翌年には、フランスのラファイエット侯爵が義勇軍を組織し、植民地アメリカ軍の応援に駆けつけ、イギリスは大敗を喫したものの戦いは続き、1778 年にフランスが北米の独立を承認すると、イギリスとフランスの海軍が新たな戦闘に突入します。
死の商人デュポン
この年、フランスの大蔵大臣ジャック・ネッケルが、追放されていた経済学者ピエール・デュポンを復帰させ、要職につけ、アメリカの死の商人デュポンを生み出すことになりました。
当時、ヨーロッパでは1779 年にスペインがイギリスに宣戦布告、80 年にはハプスブルグ家のマリアテレジアが死去するという混乱の時代であったため、新大陸の人々はアメリカの独立を確かなものにするために、ヨーロッパに頼らず、軍事財政の困難を解決するために、フィラデルフィアの裕福な90 人の商人たちがペンシルヴァニア銀行を設立しました。
1781 年10 月19 日、チャールズ・コーンウォリス率いるイギリス軍がヨークタウンで、ワシントン将軍のアメリカ・フランス連合軍に破れ、名実ともに独立戦争は終結し、1789年4 月30 日、ジョージ・ワシントンが、ニューヨーク市で初代大統領に就任しました。
1781 年12 月31 日に、初代財務長官ハミルトンがフィラデルフィアの大富豪ロバート・モリスが手を組み、アメリカ国家最初の銀行として北米銀行の設立を議会で承認させ、初代頭取にはトマス・ウィリングが就任しました。

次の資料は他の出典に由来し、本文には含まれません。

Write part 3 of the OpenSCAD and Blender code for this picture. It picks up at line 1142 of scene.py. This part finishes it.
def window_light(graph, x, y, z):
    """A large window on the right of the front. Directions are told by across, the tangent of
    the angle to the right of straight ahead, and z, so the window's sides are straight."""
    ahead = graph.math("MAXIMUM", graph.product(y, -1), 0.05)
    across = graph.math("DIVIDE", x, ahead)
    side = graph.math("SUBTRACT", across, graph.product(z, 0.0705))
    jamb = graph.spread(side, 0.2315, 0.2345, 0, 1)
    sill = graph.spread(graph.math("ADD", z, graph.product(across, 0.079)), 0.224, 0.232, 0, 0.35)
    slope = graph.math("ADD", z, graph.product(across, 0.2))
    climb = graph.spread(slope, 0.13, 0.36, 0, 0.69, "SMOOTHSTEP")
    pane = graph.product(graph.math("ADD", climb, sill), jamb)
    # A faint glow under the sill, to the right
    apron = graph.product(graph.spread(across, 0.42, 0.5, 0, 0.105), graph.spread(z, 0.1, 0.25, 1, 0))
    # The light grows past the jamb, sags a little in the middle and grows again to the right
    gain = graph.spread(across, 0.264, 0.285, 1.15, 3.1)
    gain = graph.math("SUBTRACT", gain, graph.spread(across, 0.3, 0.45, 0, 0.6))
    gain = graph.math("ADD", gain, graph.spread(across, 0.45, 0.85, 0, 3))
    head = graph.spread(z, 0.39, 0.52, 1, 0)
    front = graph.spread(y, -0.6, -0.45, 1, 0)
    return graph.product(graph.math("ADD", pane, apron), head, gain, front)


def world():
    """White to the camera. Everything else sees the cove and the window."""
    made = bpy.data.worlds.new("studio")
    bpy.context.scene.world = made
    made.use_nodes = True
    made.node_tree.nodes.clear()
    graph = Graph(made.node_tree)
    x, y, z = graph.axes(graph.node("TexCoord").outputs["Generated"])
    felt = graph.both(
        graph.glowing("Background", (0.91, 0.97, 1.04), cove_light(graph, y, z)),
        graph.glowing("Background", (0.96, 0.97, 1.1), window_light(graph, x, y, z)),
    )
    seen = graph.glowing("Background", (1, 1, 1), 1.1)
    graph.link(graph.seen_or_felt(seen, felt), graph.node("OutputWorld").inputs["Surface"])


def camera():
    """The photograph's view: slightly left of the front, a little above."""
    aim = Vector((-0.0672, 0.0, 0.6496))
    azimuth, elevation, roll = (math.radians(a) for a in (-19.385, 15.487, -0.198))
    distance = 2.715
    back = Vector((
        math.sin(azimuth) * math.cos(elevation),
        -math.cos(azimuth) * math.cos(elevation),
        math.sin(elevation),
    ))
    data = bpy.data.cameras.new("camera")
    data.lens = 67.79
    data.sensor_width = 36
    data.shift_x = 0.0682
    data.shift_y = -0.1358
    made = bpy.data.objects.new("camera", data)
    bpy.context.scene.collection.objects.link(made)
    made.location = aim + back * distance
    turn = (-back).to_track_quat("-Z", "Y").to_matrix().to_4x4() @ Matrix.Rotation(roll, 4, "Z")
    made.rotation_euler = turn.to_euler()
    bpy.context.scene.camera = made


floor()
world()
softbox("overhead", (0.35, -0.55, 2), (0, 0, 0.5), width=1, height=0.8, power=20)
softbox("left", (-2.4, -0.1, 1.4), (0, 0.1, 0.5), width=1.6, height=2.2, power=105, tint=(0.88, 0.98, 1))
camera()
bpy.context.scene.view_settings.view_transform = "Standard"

合衆国銀行The Bank of United States(通称ファースト・バンク)
しかしながら、1789 年7 月14 日にアメリカが頼みとする盟友国フランスで、バスティーユ要塞が襲撃され、フランス革命が勃発し、安閑としていられないアメリカは、1790年にフィラデルフィアをアメリカの首都に定めると、これまでの北米銀行ではなく、公式の予算を扱う国立銀行を設立することを議会で決め、91 年に「営業許可期限20 年」という条件付で、合衆国銀行The Bank of United States(通称ファースト・バンク)が誕生しました。

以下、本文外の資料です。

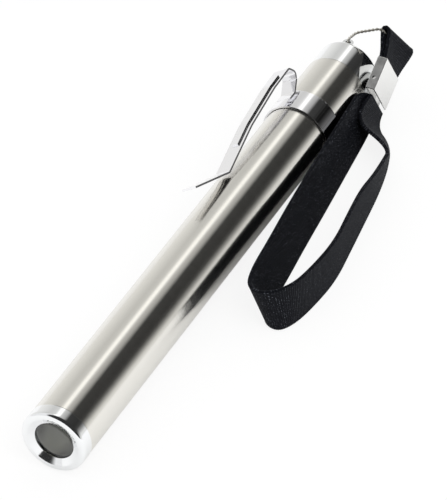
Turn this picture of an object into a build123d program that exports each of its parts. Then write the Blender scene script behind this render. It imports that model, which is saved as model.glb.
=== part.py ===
from build123d import *
import math
import os

# Pen-style examination light with a pocket clip and a wrist strap, millimetres.
#
# While it is being built, x = 0 is the front face of the bezel, the barrel's axis runs
# along +X at y = 0, and z = 0 is the surface that the light lies on. The clip is on the
# +Y side and the strap lies on the -Y side. At the end everything moves together, so
# that the origin is under the middle of the light, without its lanyard.

# ---- driving sizes: outside ------------------------------------------------------------
TUBE_DIAMETER = 14.0
TUBE_WALL = 0.75
TUBE_LENGTH = 125.2
BEZEL_LENGTH = 3.1
BEZEL_PROUD = 0.1            # the bezel's radius over the tube's
BEZEL_EDGE_ROUND = 0.8
CAP_LENGTH = 7.2
CAP_EDGE_ROUND = 1.0
CAP_WALL = 2.2               # thickness of the cap's end wall
CAP_STEP = 0.05              # the cap's radius under the tube's
BUTTON_DIAMETER = 6.4
BUTTON_PROUD = 1.2
BUTTON_TRAVEL = 1.4

# ---- driving sizes: lamp ---------------------------------------------------------------
OPENING_RADIUS = 5.7         # mouth of the cone in the bezel
WINDOW_RADIUS = 4.3          # the part of the lens that shows
CONE_DEPTH = 0.7
LIP_THICKNESS = 0.25
LENS_RADIUS = 5.2
LENS_FLANGE = 0.9
LENS_DOME = 0.6
SEAL_WIRE = 0.9
REFLECTOR_LENGTH = 5.6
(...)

ジラードは、雑貨と酒の貿易商人として大いなる成功を収めていましたが、フィラデルフィアで黄熱病が発生しても、富豪の身でありながら、黙々と荷車を押して病人を病院に運び続け、多くの人々に感謝されました。
第二代大統領に就任したジョン・アダムズは、97 年11 月1 日に現在のワシントンDCに移って執務を開始し、1800 年に首府を正式にフィラデルフィアからワシントンDC に移しました。
1810 年に、アメリカ海域へのフランス・イギリスの軍艦立ち寄り禁止法が成立し、折り悪く11 年に合衆国銀行の営業許可が断ち切れた翌年、アメリカはイギリスに宣戦布告しなければならなくなったものの、アメリカ公債は暴落し、議会が合衆国銀行の営業を許可できずにいるとき、ジラードがこの宙に浮いた銀行を丸ごと買い取り、銀行はジラード銀行と改名され、アメリカ政府は危機を脱することができました。
この第二次英米戦争でアメリカは、最後にはイギリスとの講和条約に調印し、ようやく終戦にこぎつけ、終戦後新たに第二合衆国銀行Second Bank of the United States が設立されると、資本の大半はジラードが出資し、ピエールの長男ヴィクトル=マリー・デュポンと次男エリュテール=イレネー・デュポンが重役に就任しました。
かくして、アメリカという国家は、建国以来、軍需産業と結びつく財閥によって資本が受けつがれ、その呪縛から逃れなくなってしまっているのです。
スーパーヒーロージラードの遺産相続!?
ところで、このアメリカ建国時のスーパーヒーローのジラードの遺産相続はどのようなものであったのでしょうか。
1831 年に大富豪ジラードが81 歳で死去した後、親族がどっと彼の屋敷に押し寄せましたが、遺言状には 「在命中の弟一人と、姪11 人に5,000~20,000 ドル、家族持ちの姪一人にだけ60,000 ドル」 とあり、「残りは全て孤児、病院、障害者施設、学校、貧困者を助ける燃料、海難家族救済協会、運河建設に使われる」 と明記されていました。